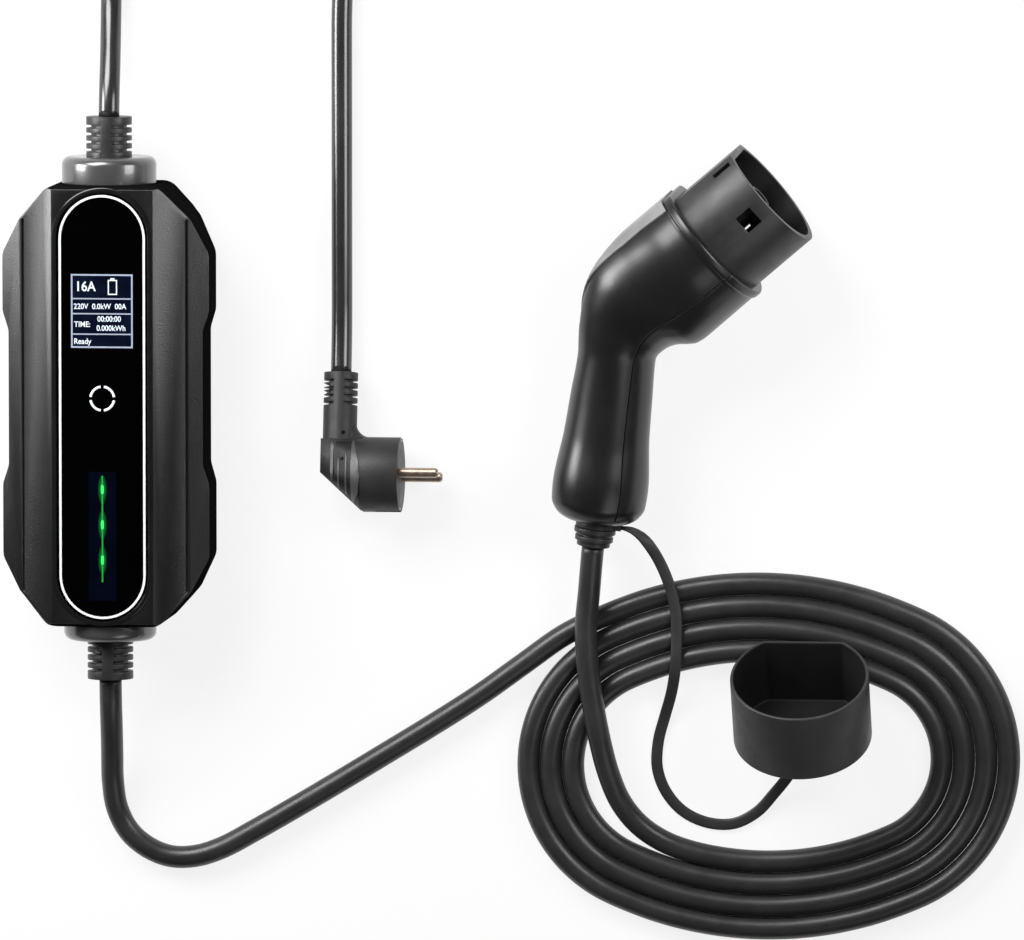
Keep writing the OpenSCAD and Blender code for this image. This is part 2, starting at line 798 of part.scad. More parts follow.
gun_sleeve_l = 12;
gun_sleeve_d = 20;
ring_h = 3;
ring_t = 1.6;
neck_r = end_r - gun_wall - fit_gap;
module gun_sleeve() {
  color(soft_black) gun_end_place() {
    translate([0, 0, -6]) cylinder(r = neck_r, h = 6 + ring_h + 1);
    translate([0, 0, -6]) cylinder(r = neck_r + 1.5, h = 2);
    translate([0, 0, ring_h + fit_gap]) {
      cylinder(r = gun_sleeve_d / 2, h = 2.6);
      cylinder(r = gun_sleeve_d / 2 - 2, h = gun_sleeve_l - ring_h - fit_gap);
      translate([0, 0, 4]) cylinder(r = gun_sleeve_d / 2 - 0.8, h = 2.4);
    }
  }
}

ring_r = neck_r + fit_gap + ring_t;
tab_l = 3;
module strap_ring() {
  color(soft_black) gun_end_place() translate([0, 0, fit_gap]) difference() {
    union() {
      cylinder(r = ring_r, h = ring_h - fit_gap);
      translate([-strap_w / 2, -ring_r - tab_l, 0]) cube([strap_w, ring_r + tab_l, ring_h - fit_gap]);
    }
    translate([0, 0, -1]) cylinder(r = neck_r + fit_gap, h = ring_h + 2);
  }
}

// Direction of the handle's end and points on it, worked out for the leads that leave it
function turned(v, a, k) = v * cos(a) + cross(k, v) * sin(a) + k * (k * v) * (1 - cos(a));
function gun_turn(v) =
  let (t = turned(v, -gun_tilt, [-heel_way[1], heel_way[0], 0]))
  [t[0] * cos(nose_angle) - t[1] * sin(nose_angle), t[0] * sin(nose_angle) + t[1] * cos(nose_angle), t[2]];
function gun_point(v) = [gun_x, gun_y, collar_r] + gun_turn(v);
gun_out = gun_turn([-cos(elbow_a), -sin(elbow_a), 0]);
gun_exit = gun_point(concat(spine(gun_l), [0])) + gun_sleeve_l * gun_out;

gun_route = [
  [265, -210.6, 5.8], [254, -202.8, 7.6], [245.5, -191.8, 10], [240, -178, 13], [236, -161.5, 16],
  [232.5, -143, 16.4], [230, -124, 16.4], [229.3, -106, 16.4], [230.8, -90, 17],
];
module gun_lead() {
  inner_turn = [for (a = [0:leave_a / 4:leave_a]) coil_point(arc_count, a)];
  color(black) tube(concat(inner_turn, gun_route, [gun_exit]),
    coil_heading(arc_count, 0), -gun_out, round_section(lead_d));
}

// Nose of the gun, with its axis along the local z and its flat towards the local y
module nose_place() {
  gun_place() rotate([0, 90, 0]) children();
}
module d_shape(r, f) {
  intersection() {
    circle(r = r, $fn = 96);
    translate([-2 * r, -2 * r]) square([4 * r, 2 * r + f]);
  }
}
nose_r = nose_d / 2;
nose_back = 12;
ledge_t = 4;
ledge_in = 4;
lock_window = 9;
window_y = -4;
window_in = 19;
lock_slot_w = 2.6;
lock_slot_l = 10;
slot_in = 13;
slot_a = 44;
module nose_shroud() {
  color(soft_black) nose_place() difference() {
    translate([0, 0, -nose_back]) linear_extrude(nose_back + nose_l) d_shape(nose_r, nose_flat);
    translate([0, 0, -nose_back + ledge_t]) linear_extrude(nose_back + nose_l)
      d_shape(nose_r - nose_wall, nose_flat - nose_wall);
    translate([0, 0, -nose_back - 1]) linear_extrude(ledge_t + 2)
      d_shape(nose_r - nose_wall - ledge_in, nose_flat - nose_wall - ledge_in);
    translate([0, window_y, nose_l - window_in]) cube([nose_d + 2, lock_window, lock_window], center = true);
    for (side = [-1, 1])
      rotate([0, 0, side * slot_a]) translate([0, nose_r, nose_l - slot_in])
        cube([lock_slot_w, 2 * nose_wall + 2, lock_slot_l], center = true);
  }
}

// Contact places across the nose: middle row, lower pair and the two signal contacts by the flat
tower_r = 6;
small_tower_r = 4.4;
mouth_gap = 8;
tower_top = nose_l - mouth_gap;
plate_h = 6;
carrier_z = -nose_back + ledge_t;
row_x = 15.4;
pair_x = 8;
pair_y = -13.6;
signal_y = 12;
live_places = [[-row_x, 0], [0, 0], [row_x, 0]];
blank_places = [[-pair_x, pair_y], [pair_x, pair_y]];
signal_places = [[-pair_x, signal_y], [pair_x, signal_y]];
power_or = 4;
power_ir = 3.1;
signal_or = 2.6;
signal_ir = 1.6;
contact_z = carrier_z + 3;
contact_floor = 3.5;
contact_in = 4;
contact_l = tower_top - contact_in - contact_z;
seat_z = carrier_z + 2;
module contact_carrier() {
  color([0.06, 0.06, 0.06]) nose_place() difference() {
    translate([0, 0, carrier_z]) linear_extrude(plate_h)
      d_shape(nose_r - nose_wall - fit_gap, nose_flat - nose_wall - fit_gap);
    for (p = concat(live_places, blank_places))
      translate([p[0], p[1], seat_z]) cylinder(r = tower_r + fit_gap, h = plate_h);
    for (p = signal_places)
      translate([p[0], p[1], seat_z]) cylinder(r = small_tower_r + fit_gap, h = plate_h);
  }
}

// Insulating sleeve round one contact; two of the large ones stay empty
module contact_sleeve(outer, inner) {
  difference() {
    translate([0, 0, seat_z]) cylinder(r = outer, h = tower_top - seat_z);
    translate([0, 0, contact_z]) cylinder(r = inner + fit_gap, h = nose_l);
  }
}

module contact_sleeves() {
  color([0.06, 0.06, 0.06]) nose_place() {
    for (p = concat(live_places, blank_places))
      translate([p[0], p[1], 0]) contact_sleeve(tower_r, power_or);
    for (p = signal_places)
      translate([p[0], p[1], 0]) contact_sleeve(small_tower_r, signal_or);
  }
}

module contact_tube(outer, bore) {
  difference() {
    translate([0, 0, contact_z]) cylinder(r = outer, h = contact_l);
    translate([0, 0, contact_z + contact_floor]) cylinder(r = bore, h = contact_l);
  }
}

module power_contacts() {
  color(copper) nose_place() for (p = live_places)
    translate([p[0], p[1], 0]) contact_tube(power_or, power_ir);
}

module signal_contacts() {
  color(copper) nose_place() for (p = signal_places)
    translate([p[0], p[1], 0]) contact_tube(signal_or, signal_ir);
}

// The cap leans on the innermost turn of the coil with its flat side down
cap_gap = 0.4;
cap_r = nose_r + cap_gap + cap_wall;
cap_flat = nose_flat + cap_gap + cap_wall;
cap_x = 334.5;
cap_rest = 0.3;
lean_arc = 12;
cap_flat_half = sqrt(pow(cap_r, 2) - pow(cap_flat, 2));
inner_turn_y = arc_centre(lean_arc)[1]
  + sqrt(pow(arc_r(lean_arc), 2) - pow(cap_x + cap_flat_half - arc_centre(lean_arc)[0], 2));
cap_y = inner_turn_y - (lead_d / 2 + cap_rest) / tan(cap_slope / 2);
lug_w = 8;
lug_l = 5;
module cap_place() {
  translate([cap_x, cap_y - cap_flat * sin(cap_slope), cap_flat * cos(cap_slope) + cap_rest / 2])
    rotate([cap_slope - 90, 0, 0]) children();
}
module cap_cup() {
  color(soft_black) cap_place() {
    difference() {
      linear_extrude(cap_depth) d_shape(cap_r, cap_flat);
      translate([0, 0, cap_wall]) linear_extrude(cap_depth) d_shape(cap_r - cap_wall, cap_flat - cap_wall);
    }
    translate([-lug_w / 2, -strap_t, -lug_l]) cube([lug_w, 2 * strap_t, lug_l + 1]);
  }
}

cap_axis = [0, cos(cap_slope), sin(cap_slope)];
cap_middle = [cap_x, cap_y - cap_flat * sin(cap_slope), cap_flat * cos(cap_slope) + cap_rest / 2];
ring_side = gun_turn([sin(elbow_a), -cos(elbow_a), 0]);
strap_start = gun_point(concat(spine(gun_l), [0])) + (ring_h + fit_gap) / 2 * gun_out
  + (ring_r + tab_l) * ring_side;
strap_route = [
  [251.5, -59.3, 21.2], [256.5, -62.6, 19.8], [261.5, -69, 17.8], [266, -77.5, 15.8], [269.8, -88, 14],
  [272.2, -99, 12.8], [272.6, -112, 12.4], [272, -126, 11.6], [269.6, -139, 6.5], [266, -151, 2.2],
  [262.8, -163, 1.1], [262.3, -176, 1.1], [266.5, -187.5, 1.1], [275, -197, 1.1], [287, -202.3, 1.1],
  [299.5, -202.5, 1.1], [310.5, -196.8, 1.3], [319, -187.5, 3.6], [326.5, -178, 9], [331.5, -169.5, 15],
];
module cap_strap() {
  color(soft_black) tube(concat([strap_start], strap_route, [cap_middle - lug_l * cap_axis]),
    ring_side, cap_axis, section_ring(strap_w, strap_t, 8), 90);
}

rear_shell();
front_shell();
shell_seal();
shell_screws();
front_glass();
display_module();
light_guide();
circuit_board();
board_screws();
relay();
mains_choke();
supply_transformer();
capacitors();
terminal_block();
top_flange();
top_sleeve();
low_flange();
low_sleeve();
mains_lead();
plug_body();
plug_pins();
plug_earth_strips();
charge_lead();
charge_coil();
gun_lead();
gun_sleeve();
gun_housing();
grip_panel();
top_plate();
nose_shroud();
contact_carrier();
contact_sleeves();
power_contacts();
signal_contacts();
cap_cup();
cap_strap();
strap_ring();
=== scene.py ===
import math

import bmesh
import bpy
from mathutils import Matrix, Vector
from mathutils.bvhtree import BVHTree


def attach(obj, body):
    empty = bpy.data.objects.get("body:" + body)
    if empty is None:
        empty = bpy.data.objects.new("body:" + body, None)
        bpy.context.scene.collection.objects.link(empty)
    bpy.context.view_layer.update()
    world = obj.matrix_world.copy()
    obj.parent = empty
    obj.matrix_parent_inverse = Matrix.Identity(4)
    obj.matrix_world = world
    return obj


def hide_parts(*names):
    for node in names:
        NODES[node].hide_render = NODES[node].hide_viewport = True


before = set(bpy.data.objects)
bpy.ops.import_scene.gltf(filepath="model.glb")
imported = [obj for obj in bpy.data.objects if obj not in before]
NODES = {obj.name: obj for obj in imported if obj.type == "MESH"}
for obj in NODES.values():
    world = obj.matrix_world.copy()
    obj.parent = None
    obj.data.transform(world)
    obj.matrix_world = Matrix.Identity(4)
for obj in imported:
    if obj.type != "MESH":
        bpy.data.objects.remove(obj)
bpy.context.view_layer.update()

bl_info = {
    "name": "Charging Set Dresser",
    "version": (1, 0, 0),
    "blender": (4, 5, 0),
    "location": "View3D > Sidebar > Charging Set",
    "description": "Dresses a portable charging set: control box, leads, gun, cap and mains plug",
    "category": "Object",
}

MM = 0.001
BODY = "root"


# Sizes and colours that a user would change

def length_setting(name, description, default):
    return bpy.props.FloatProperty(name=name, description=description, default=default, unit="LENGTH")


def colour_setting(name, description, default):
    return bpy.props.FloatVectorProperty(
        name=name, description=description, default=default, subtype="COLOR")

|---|

| Problem statement |
Find the line containing "NODES[node].hide_render = NODES[node].hide_viewport", then output it and every line after it to the end of the data, exactly.

| Task answer |
        NODES[node].hide_render = NODES[node].hide_viewport = True


before = set(bpy.data.objects)
bpy.ops.import_scene.gltf(filepath="model.glb")
imported = [obj for obj in bpy.data.objects if obj not in before]
NODES = {obj.name: obj for obj in imported if obj.type == "MESH"}
for obj in NODES.values():
    world = obj.matrix_world.copy()
    obj.parent = None
    obj.data.transform(world)
    obj.matrix_world = Matrix.Identity(4)
for obj in imported:
    if obj.type != "MESH":
        bpy.data.objects.remove(obj)
bpy.context.view_layer.update()

bl_info = {
    "name": "Charging Set Dresser",
    "version": (1, 0, 0),
    "blender": (4, 5, 0),
    "location": "View3D > Sidebar > Charging Set",
    "description": "Dresses a portable charging set: control box, leads, gun, cap and mains plug",
    "category": "Object",
}

MM = 0.001
BODY = "root"


# Sizes and colours that a user would change

def length_setting(name, description, default):
    return bpy.props.FloatProperty(name=name, description=description, default=default, unit="LENGTH")


def colour_setting(name, description, default):
    return bpy.props.FloatVectorProperty(
        name=name, description=description, default=default, subtype="COLOR")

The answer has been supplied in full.